Hodgson Russ Employee Benefits Newsletter
February 1, 2019

In a significant departure from the stock drop case rulings coming out of other courts, including other U.S. Courts of Appeals, the U.S. Court of Appeals for the Second Circuit overturned a district court’s dismissal of a claim for breach of ERISA fiduciary duties brought by a participant whose accounts in IBM’s 401(k) plan were invested in an IBM stock fund and suffered losses as a result of a decline in the market price of IBM shares.  Prior to this Second Circuit ruling, plaintiffs in other stock drop cases have struggled to defeat plan defendants’ motions to dismiss.

The plaintiff in this case alleged that plan fiduciaries knew or should have known that IBM’s microelectronics division was overvalued, and then failed to disclose that fact to plan participants.  That failure, according to the plaintiff, artificially inflated IBM’s stock price, and ultimately resulted in a $12 share price drop when IBM had to pay $1.5 billion to sell the struggling microelectronics division and also had to take a $4.7 billion pre-tax charge that in-part reflected an impairment in the stated value of the microelectronics business.  Among other things, the plaintiff alleged that the plan fiduciaries knowledge of undisclosed financial trouble for the microelectronics division violated the ERISA fiduciary duty of prudence.  The district court (i.e., the federal trial court), however, dismissed the claim, based on pleading standards prescribed by the Supreme Court in Fifth Third Bancorp v. Dudenhoeffer,  because the plaintiff’s pleadings lacked allegations sufficient to demonstrate that a prudent fiduciary could not have determined that each of the plaintiff’s proposed alternative actions for avoiding an ERISA breach (for example, making public disclosures or halting the plan from making further investments in IBM stock) might have caused more harm than good.

On appeal, the Second Circuit disagreed with the district court, and concluded that the plaintiff plausibly pleaded that the plan defendants violated the fiduciary duty of prudence.  The Second Circuit devoted some attention to assessing the Dudenhoeffer “more harm than good” pleading standard, which is susceptible to multiple interpretations.  But, the Second Circuit ultimately declined to decide which interpretation is correct, and instead ruled that the plaintiff plausibly pleaded a duty of prudence claim even under a more restrictive application of the “more harm than good” standard.  The Second Circuit identified several allegations in the plaintiff’s amended complaint that “plausibly establish that a prudent fiduciary in the IBM plan defendants’ position could not have concluded that [early] corrective disclosure [of the microelectronics division’s impairment] would do more harm than good,” including allegations that the plan defendants knew the IBM stock was artificially inflated, that the Plan defendants had the power to disclose the truth to the public and correct the artificial inflation, that failure to promptly disclose the actual value of the microelectronics division hurt the long-term prospects of IBM stock as an investment due to reputational harm that could lead to greater stock drops, that a prudent fiduciary need not fear overreaction by the market to disclosure of the microelectronics division’s impairment because IBM stock is traded in an efficient market, and that disclosure of the truth regarding IBM’s microelectronic business was inevitable.  Thus, the Second Circuit reversed the district court’s grant of the defendant’s motion to dismiss the complaint, and remanded the case for further proceedings.

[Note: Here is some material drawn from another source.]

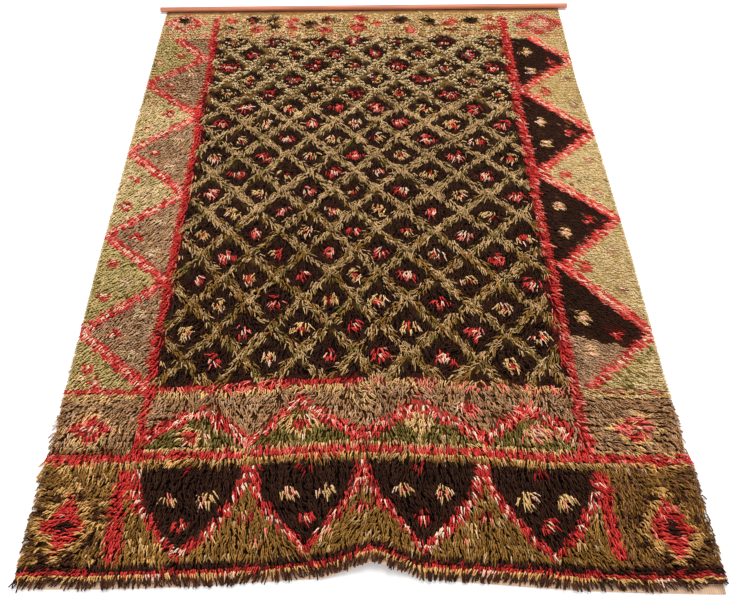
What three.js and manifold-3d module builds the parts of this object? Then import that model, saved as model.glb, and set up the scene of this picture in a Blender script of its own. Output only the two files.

The rarity of this type of victory for plaintiffs in a stock drop case is particularly noteworthy, and potentially signals future opportunities for plaintiffs in stock drop cases to survive a plan defendant’s motion to dismiss.  In the meantime, this case warrants further monitoring – the case certainly is not over and further appeals, perhaps even to the Supreme Court, will need to play out before the influence of this decision on future stock drop cases can be fully assessed.  Jander v. IBM (2nd Cir. 2018).